*Raw data:*
*-*-*

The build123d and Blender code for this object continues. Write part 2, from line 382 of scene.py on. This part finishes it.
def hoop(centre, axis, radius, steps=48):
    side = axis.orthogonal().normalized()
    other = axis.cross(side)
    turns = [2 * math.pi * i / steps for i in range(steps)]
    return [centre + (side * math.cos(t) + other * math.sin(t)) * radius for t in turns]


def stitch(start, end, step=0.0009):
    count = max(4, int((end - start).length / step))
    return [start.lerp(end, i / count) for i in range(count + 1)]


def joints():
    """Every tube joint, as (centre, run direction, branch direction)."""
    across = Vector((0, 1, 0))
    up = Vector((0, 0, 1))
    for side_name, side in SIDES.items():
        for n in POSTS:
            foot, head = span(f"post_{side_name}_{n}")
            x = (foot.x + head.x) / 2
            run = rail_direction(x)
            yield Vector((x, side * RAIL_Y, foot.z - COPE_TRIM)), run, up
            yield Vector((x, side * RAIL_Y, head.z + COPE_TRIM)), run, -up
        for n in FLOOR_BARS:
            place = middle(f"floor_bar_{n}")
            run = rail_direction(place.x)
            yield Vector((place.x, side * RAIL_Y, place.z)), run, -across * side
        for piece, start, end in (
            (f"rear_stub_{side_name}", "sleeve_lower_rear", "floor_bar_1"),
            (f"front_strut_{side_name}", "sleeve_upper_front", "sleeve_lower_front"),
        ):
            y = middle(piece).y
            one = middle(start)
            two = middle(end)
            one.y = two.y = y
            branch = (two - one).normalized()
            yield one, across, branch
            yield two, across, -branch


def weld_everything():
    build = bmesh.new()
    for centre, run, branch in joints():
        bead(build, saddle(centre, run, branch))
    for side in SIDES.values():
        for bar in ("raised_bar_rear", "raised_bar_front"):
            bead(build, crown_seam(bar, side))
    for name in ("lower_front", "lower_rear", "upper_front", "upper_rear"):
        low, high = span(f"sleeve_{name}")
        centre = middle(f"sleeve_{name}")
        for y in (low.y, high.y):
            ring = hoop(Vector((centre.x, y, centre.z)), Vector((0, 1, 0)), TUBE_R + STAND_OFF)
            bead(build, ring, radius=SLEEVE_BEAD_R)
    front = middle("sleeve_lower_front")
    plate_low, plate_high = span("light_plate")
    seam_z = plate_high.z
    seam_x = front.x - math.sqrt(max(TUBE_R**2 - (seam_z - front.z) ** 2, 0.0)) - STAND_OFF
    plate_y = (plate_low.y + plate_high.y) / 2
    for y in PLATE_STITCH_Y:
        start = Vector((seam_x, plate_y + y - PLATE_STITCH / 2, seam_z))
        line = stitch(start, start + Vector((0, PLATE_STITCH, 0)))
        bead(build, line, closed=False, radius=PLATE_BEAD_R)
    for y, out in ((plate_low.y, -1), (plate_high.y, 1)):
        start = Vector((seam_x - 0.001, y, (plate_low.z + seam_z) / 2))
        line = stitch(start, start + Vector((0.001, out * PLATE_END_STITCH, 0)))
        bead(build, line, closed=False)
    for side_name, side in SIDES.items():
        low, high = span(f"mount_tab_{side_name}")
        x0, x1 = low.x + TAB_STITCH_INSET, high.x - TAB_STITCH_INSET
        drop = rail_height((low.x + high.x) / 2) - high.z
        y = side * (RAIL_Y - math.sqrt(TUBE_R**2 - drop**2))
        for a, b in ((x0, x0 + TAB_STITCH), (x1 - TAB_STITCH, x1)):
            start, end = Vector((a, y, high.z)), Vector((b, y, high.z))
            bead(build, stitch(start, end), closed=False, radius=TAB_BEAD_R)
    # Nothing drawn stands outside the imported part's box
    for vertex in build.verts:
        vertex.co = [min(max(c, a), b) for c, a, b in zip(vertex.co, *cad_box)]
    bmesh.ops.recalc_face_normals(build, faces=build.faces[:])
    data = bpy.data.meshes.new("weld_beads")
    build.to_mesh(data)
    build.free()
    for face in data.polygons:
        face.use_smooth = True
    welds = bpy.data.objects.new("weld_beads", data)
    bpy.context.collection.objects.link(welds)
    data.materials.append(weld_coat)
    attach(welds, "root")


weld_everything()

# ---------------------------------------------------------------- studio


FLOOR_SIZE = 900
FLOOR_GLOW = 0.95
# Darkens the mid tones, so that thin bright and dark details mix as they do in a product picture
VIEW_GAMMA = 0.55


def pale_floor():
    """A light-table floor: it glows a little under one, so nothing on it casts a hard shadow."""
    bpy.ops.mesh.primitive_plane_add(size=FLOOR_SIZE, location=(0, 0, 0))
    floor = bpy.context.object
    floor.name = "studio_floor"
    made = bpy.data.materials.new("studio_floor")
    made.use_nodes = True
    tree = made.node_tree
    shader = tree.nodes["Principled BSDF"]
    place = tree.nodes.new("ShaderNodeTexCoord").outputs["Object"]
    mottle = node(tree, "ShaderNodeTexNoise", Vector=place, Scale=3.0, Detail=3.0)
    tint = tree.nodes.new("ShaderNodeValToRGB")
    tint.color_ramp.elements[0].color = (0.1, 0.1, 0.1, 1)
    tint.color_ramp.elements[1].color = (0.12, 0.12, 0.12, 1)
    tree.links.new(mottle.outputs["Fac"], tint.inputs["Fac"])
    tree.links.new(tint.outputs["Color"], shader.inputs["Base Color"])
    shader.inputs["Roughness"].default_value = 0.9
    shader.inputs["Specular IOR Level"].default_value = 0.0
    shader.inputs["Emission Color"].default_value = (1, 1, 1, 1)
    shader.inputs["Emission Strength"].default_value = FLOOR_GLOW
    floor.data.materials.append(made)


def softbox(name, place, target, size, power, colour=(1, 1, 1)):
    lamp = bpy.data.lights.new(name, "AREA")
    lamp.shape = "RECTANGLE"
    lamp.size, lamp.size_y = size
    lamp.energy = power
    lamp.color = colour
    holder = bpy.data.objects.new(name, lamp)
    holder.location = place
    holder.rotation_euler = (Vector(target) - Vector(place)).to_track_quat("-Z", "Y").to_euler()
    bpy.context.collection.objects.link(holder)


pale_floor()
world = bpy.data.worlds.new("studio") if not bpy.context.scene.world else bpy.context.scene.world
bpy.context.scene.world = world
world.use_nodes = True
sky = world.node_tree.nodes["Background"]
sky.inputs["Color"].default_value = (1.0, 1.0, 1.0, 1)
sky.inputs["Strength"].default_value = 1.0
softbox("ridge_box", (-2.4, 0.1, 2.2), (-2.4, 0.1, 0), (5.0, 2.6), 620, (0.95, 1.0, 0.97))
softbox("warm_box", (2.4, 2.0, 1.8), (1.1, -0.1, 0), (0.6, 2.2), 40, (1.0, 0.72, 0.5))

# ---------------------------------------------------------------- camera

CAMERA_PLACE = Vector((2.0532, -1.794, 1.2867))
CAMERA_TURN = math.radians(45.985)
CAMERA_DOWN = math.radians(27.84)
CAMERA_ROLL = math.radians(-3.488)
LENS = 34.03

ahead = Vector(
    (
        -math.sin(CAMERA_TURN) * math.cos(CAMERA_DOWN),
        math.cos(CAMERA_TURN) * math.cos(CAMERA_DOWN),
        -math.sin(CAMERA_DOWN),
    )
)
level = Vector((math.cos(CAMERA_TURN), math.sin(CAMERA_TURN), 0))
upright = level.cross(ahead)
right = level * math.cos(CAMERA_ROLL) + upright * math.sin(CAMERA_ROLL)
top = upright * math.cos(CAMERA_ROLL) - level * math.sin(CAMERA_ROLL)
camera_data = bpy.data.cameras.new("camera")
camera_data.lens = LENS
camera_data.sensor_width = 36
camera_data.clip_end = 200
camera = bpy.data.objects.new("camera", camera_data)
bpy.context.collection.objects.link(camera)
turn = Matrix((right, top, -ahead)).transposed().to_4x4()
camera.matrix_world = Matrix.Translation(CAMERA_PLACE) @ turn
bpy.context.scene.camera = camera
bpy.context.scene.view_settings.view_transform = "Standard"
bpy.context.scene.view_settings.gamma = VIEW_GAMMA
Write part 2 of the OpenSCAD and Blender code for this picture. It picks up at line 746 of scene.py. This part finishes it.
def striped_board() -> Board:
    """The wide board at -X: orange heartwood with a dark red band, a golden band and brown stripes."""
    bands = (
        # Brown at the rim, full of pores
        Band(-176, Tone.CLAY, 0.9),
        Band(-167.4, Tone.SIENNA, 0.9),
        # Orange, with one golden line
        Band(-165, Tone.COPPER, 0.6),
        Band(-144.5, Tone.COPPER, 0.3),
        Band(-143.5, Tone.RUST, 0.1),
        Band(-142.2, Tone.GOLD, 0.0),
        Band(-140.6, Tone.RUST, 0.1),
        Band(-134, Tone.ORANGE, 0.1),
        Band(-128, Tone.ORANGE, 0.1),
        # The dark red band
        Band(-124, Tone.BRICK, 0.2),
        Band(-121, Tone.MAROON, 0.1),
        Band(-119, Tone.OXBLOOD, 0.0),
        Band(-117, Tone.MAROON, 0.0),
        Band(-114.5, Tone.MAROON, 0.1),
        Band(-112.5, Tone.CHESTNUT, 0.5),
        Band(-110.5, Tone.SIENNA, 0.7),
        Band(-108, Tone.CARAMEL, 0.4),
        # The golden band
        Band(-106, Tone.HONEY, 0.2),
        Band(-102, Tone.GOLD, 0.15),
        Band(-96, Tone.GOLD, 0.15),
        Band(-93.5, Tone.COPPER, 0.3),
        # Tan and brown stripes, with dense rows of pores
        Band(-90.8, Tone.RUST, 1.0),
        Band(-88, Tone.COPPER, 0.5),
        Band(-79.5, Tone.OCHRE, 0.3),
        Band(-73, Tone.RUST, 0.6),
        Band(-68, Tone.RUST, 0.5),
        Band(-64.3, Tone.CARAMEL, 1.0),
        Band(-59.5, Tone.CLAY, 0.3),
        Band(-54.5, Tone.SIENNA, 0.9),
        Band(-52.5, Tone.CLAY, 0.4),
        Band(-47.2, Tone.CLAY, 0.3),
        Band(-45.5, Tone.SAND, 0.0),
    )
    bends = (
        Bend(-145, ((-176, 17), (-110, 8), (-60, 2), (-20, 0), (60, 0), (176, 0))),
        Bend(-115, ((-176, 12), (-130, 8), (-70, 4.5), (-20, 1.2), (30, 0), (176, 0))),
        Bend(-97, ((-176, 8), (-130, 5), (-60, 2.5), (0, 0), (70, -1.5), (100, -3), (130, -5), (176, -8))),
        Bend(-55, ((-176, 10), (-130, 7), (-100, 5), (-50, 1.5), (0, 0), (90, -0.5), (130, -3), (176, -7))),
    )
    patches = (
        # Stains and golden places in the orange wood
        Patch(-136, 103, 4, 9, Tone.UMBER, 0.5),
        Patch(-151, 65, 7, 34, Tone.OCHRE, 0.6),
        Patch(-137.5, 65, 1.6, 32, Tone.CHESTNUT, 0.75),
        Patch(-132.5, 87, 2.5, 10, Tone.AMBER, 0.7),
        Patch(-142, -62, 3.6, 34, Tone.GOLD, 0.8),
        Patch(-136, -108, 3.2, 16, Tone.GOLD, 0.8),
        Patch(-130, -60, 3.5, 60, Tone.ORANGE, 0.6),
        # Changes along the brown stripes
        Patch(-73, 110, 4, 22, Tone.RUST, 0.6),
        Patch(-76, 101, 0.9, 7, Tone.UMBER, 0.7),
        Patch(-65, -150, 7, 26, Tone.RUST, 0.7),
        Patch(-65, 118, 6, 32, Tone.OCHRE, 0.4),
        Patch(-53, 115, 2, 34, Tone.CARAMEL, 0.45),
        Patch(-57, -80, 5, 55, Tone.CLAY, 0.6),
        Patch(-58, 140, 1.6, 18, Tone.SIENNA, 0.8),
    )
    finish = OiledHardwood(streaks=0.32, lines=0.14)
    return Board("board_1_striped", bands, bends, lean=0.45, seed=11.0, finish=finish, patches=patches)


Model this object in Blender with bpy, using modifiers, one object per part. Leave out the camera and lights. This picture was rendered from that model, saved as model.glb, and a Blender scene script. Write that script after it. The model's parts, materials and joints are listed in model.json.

*-*-*

*Short task:* Set down verbatim only the lines between the start of the data above and the line with "return [start.lerp(end, i", both boundaries included.

*Solution for this problem:*
The build123d and Blender code for this object continues. Write part 2, from line 382 of scene.py on. This part finishes it.
def hoop(centre, axis, radius, steps=48):
    side = axis.orthogonal().normalized()
    other = axis.cross(side)
    turns = [2 * math.pi * i / steps for i in range(steps)]
    return [centre + (side * math.cos(t) + other * math.sin(t)) * radius for t in turns]


def stitch(start, end, step=0.0009):
    count = max(4, int((end - start).length / step))
    return [start.lerp(end, i / count) for i in range(count + 1)]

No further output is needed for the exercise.